Pour toutes ces raisons, il ne semble pas opportun de mener, à ce stade de la législature, une réforme par nature sensible, dont la mise en oeuvre risquerait de nuire à la participation électorale en 2012.

Cela étant, la modernisation de l'établissement des procurations électorales reste une préoccupation du Gouvernement, qui a engagé une réflexion de fond sur le sujet.

L'allégement des formalités requises pour voter par procuration ayant réduit le rôle des officiers de police judiciaire à la seule vérification de l'identité de l'électeur souhaitant donner procuration, le Gouvernement était favorable, dans le cadre de la deuxième lecture de la LOPPSI 2, au transfert de la responsabilité d'établir les procurations aux commissions en charge de la révision des listes électorales, avec le soutien des services des mairies. Cela permettrait en effet de recentrer les forces de sécurité sur leur coeur de métier.

Or l'amendement a été rejeté, le 29 septembre 2010, par votre commission des lois, qui s'est montrée inquiète des risques de fraude que cela pouvait entraîner et circonspecte sur le montant des économies susceptibles d'être réalisées.

Le Gouvernement reste attaché au principe d'une réforme permettant d'alléger la tâche des forces de l'ordre en la matière. Une mission conjointe de l'Inspection générale de l'administration, de l'Inspection générale de la police nationale et de l'Inspection générale de la gendarmerie nationale a donc été programmée pour le second semestre 2011. Cette réforme de fond ne pourra être menée à son terme d'ici aux prochaines échéances électorales.
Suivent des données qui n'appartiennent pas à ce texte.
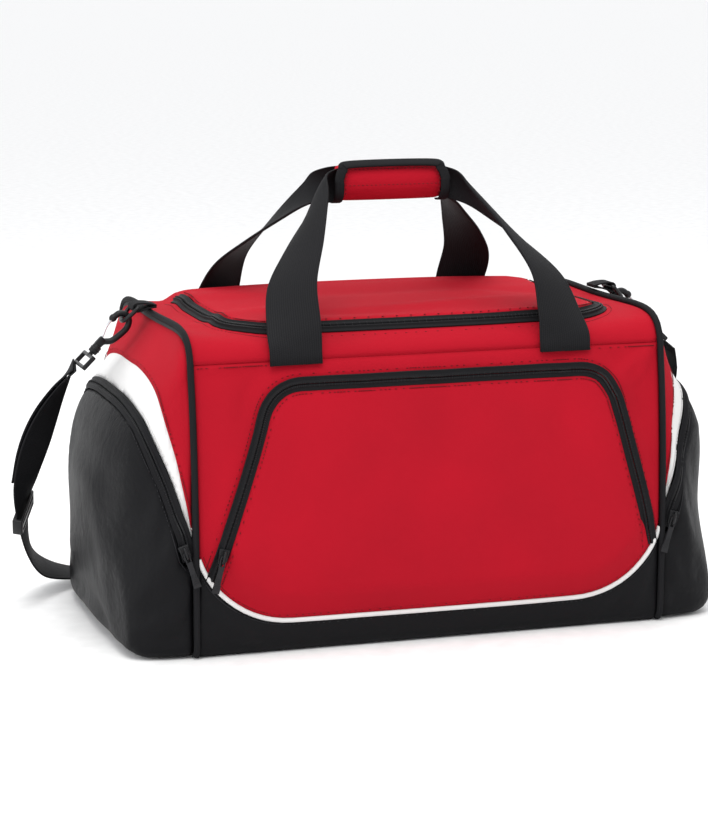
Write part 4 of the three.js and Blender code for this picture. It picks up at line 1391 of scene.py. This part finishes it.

Pour résumer, la proposition de loi du groupe socialiste n'est pas opportune, tant par son contenu que par le moment où elle vient en discussion. En outre, un tel projet appellerait une concertation approfondie avec l'Association des maires de France – AMF –, ce que le calendrier actuel ne permet pas.

Le ministère de l'intérieur étudie néanmoins tous les allégements possibles du processus administratif d'établissement des procurations qui permettraient à la fois d'alléger la tâche des officiers de police judiciaire et de faciliter le recours à cette modalité d'exercice du droit de vote.